Job
Locate each line of the material that contains "with", then return it.

Items
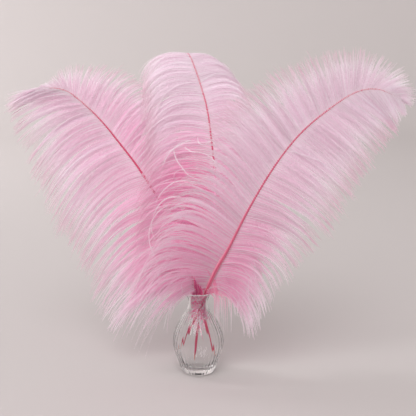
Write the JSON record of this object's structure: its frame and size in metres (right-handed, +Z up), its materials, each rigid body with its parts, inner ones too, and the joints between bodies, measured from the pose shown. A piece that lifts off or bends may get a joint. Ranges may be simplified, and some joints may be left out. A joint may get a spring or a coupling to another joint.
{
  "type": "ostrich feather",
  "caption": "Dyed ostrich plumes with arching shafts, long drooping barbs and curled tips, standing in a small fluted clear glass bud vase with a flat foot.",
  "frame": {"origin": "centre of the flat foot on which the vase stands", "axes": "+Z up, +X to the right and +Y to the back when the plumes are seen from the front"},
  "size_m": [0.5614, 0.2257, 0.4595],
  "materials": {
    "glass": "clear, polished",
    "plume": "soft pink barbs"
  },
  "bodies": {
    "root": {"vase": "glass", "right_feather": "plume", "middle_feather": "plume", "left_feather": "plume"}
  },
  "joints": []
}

...

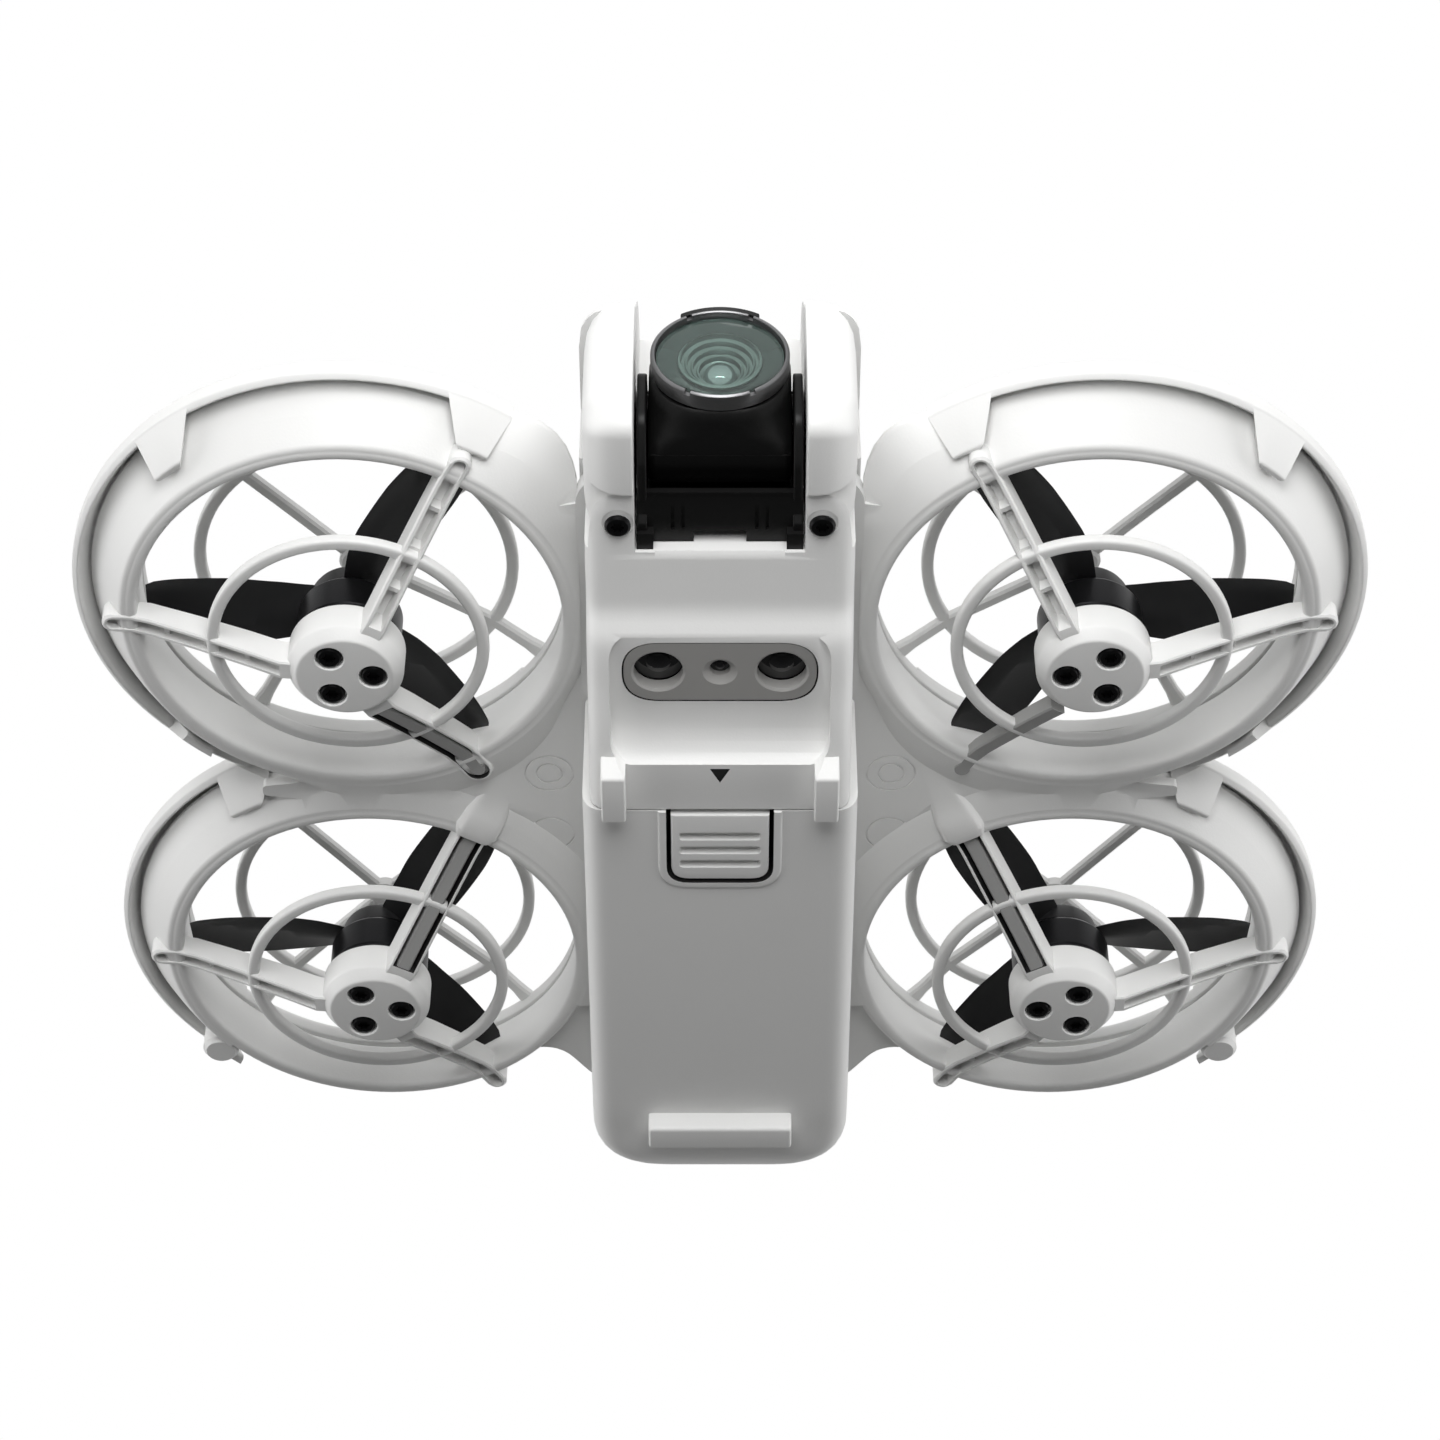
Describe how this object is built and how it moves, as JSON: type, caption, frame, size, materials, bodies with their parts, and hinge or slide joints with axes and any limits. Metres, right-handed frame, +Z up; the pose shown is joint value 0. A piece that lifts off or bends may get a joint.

Final answer
Write the JSON record of this object's structure: its frame and size in metres (right-handed, +Z up), its materials, each rigid body with its parts, inner ones too, and the joints between bodies, measured from the pose shown. A piece that lifts off or bends may get a joint. Ranges may be simplified, and some joints may be left out. A joint may get a spring or a coupling to another joint.
  "caption": "Dyed ostrich plumes with arching shafts, long drooping barbs and curled tips, standing in a small fluted clear glass bud vase with a flat foot.",
Describe how this object is built and how it moves, as JSON: type, caption, frame, size, materials, bodies with their parts, and hinge or slide joints with axes and any limits. Metres, right-handed frame, +Z up; the pose shown is joint value 0. A piece that lifts off or bends may get a joint.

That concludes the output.